Given information start
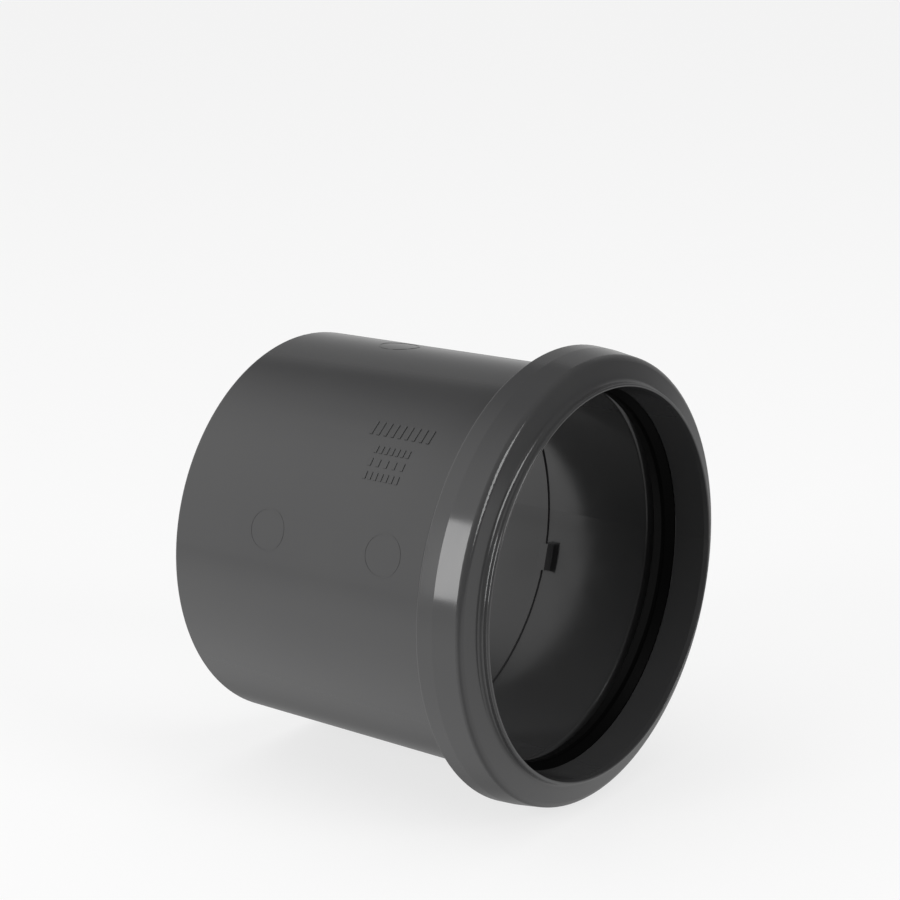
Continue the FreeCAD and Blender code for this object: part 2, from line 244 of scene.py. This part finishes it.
def add_softbox(name, centre, azimuth, elevation, height):
    """A rectangular softbox. Its width and height are the angles it fills, seen from the object."""
    data = bpy.data.lights.new(name, "AREA")
    data.shape = "RECTANGLE"
    data.size = 2 * SOFTBOX_DISTANCE * math.tan(math.radians(SOFTBOX_WIDTH / 2))
    data.size_y = 2 * SOFTBOX_DISTANCE * math.tan(math.radians(height / 2))
    data.energy = SOFTBOX_LIGHT * math.pi * data.size * data.size_y
    light = bpy.data.objects.new(name, data)
    light.location = centre + direction(azimuth, elevation) * SOFTBOX_DISTANCE
    aim(light, centre)
    bpy.context.scene.collection.objects.link(light)


def add_ceiling_light(strength, spread):
    """A wide, even light from above. It leaves no mark of its own in the gloss."""
    data = bpy.data.lights.new("ceiling_light", "SUN")
    data.energy = strength
    data.angle = math.radians(spread)
    light = bpy.data.objects.new("ceiling_light", data)
    light.visible_glossy = False
    bpy.context.scene.collection.objects.link(light)


def smooth_step(tree, value, start, end, low, high):
    """Low before start, high after end, and a smooth climb between."""
    node = add(tree, "ShaderNodeMapRange", {
        "Value": value,
        "From Min": start,
        "From Max": end,
        "To Min": low,
        "To Max": high,
    }, interpolation_type="SMOOTHSTEP")
    return node.outputs["Result"]


def combine(tree, first, second, operation):
    return add(tree, "ShaderNodeMath", {0: first, 1: second}, operation=operation).outputs["Value"]


def facing(tree, way, azimuth, elevation):
    """How nearly the way points at that part of the room: 1 straight at it, -1 straight away."""
    target = direction(azimuth, elevation)
    return add(tree, "ShaderNodeVectorMath", {0: way, 1: target}, operation="DOT_PRODUCT").outputs["Value"]


def make_world():
    """The room: a pale backdrop behind, a bright left wall, a dim ceiling and a white table below."""
    world = bpy.data.worlds.new("studio")
    world.use_nodes = True
    tree = world.node_tree
    tree.nodes.clear()
    way = add(tree, "ShaderNodeTexCoord").outputs["Generated"]
    rise = add(tree, "ShaderNodeSeparateXYZ", {"Vector": way}).outputs["Z"]
    left_wall = smooth_step(tree, facing(tree, way, *LEFT_WALL), 0.38, 0.98, ROOM_LIGHT, WALL_LIGHT)
    under_top = smooth_step(tree, rise, 0.0, BACKDROP_FADE, BACKDROP_LOW, BACKDROP_HIGH)
    cut_off = smooth_step(tree, rise, BACKDROP_TOP - BACKDROP_EDGE, BACKDROP_TOP + BACKDROP_EDGE, 1.0, 0.0)
    behind = smooth_step(tree, facing(tree, way, CAMERA_AZIMUTH + 180, 0), 0.3, 0.7, 0.0, 1.0)
    backdrop = combine(tree, combine(tree, under_top, cut_off, "MULTIPLY"), behind, "MULTIPLY")
    above = combine(tree, left_wall, backdrop, "ADD")
    table = smooth_step(tree, rise, -0.4, -0.05, TABLE_LIGHT, TABLE_FAR)
    near_left = smooth_step(tree, facing(tree, way, *NEAR_LEFT_TABLE), 0.3, 1.05, 0.0, TABLE_GLARE)
    right = smooth_step(tree, facing(tree, way, *RIGHT_TABLE), 0.2, 0.9, 0.0, TABLE_RIGHT)
    below = combine(tree, combine(tree, table, near_left, "ADD"), right, "ADD")
    edge = smooth_step(tree, rise, TABLE_EDGE - TABLE_BLUR, TABLE_EDGE + TABLE_BLUR, 0.0, 1.0)
    level = add(tree, "ShaderNodeMix", {"Factor": edge, "A": below, "B": above}, data_type="FLOAT")
    sky = add(tree, "ShaderNodeBackground", {
        "Color": (1.0, 1.0, 1.0, 1.0),
        "Strength": level.outputs["Result"],
    })
    add(tree, "ShaderNodeOutputWorld", {"Surface": sky.outputs["Background"]})
    bpy.context.scene.world = world


# ---------------------------------------------------------------- build

low, high = CAD_BOX
centre = (low + high) / 2
pvc = moulded_pvc("moulded_grey_pvc")
dress("coupler_body", pvc)
dress("seal_retaining_cap", pvc)
dress("ring_seal", moulded_rubber("moulded_black_rubber"))

make_floor(low.z)
make_world()
add_softbox("left_softbox", centre, **LEFT_SOFTBOX)
add_softbox("right_softbox", centre, **RIGHT_SOFTBOX)
add_ceiling_light(CEILING_LIGHT, CEILING_SPREAD)
make_camera(centre)
bpy.context.scene.view_settings.view_transform = "Standard"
Given information end
Reproduce the complete data exactly as presented above.

Full response:
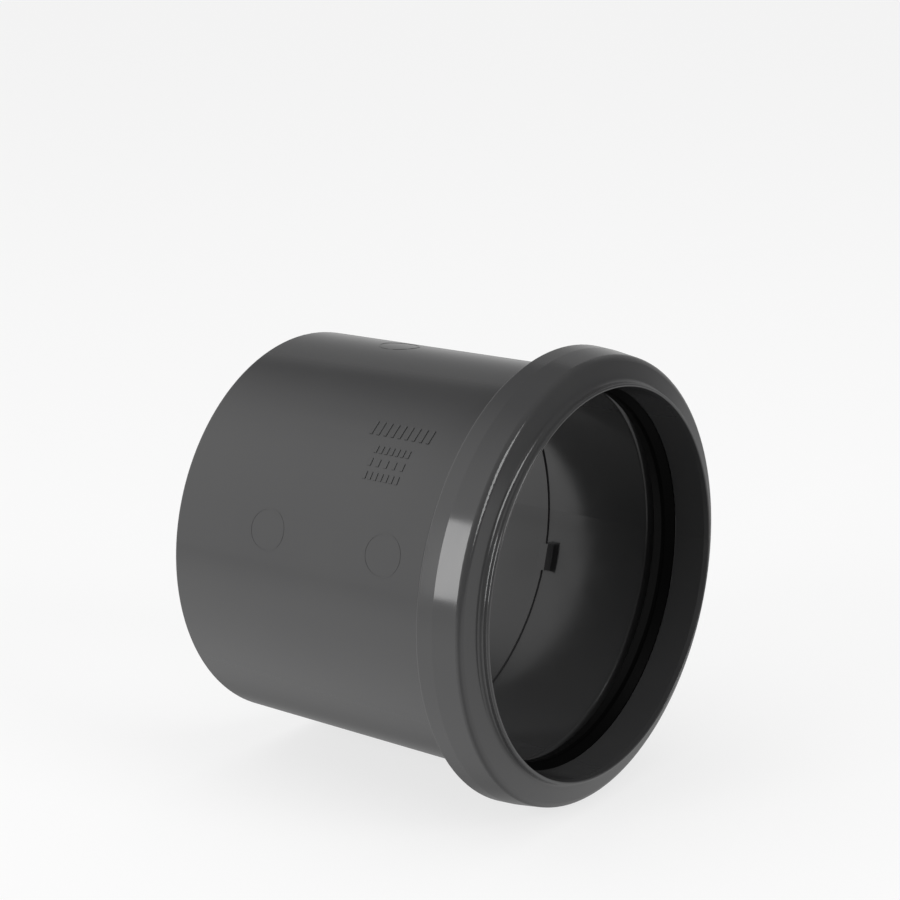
Continue the FreeCAD and Blender code for this object: part 2, from line 244 of scene.py. This part finishes it.
def add_softbox(name, centre, azimuth, elevation, height):
    """A rectangular softbox. Its width and height are the angles it fills, seen from the object."""
    data = bpy.data.lights.new(name, "AREA")
    data.shape = "RECTANGLE"
    data.size = 2 * SOFTBOX_DISTANCE * math.tan(math.radians(SOFTBOX_WIDTH / 2))
    data.size_y = 2 * SOFTBOX_DISTANCE * math.tan(math.radians(height / 2))
    data.energy = SOFTBOX_LIGHT * math.pi * data.size * data.size_y
    light = bpy.data.objects.new(name, data)
    light.location = centre + direction(azimuth, elevation) * SOFTBOX_DISTANCE
    aim(light, centre)
    bpy.context.scene.collection.objects.link(light)


def add_ceiling_light(strength, spread):
    """A wide, even light from above. It leaves no mark of its own in the gloss."""
    data = bpy.data.lights.new("ceiling_light", "SUN")
    data.energy = strength
    data.angle = math.radians(spread)
    light = bpy.data.objects.new("ceiling_light", data)
    light.visible_glossy = False
    bpy.context.scene.collection.objects.link(light)


def smooth_step(tree, value, start, end, low, high):
    """Low before start, high after end, and a smooth climb between."""
    node = add(tree, "ShaderNodeMapRange", {
        "Value": value,
        "From Min": start,
        "From Max": end,
        "To Min": low,
        "To Max": high,
    }, interpolation_type="SMOOTHSTEP")
    return node.outputs["Result"]


def combine(tree, first, second, operation):
    return add(tree, "ShaderNodeMath", {0: first, 1: second}, operation=operation).outputs["Value"]


def facing(tree, way, azimuth, elevation):
    """How nearly the way points at that part of the room: 1 straight at it, -1 straight away."""
    target = direction(azimuth, elevation)
    return add(tree, "ShaderNodeVectorMath", {0: way, 1: target}, operation="DOT_PRODUCT").outputs["Value"]


def make_world():
    """The room: a pale backdrop behind, a bright left wall, a dim ceiling and a white table below."""
    world = bpy.data.worlds.new("studio")
    world.use_nodes = True
    tree = world.node_tree
    tree.nodes.clear()
    way = add(tree, "ShaderNodeTexCoord").outputs["Generated"]
    rise = add(tree, "ShaderNodeSeparateXYZ", {"Vector": way}).outputs["Z"]
    left_wall = smooth_step(tree, facing(tree, way, *LEFT_WALL), 0.38, 0.98, ROOM_LIGHT, WALL_LIGHT)
    under_top = smooth_step(tree, rise, 0.0, BACKDROP_FADE, BACKDROP_LOW, BACKDROP_HIGH)
    cut_off = smooth_step(tree, rise, BACKDROP_TOP - BACKDROP_EDGE, BACKDROP_TOP + BACKDROP_EDGE, 1.0, 0.0)
    behind = smooth_step(tree, facing(tree, way, CAMERA_AZIMUTH + 180, 0), 0.3, 0.7, 0.0, 1.0)
    backdrop = combine(tree, combine(tree, under_top, cut_off, "MULTIPLY"), behind, "MULTIPLY")
    above = combine(tree, left_wall, backdrop, "ADD")
    table = smooth_step(tree, rise, -0.4, -0.05, TABLE_LIGHT, TABLE_FAR)
    near_left = smooth_step(tree, facing(tree, way, *NEAR_LEFT_TABLE), 0.3, 1.05, 0.0, TABLE_GLARE)
    right = smooth_step(tree, facing(tree, way, *RIGHT_TABLE), 0.2, 0.9, 0.0, TABLE_RIGHT)
    below = combine(tree, combine(tree, table, near_left, "ADD"), right, "ADD")
    edge = smooth_step(tree, rise, TABLE_EDGE - TABLE_BLUR, TABLE_EDGE + TABLE_BLUR, 0.0, 1.0)
    level = add(tree, "ShaderNodeMix", {"Factor": edge, "A": below, "B": above}, data_type="FLOAT")
    sky = add(tree, "ShaderNodeBackground", {
        "Color": (1.0, 1.0, 1.0, 1.0),
        "Strength": level.outputs["Result"],
    })
    add(tree, "ShaderNodeOutputWorld", {"Surface": sky.outputs["Background"]})
    bpy.context.scene.world = world


# ---------------------------------------------------------------- build

low, high = CAD_BOX
centre = (low + high) / 2
pvc = moulded_pvc("moulded_grey_pvc")
dress("coupler_body", pvc)
dress("seal_retaining_cap", pvc)
dress("ring_seal", moulded_rubber("moulded_black_rubber"))

make_floor(low.z)
make_world()
add_softbox("left_softbox", centre, **LEFT_SOFTBOX)
add_softbox("right_softbox", centre, **RIGHT_SOFTBOX)
add_ceiling_light(CEILING_LIGHT, CEILING_SPREAD)
make_camera(centre)
bpy.context.scene.view_settings.view_transform = "Standard"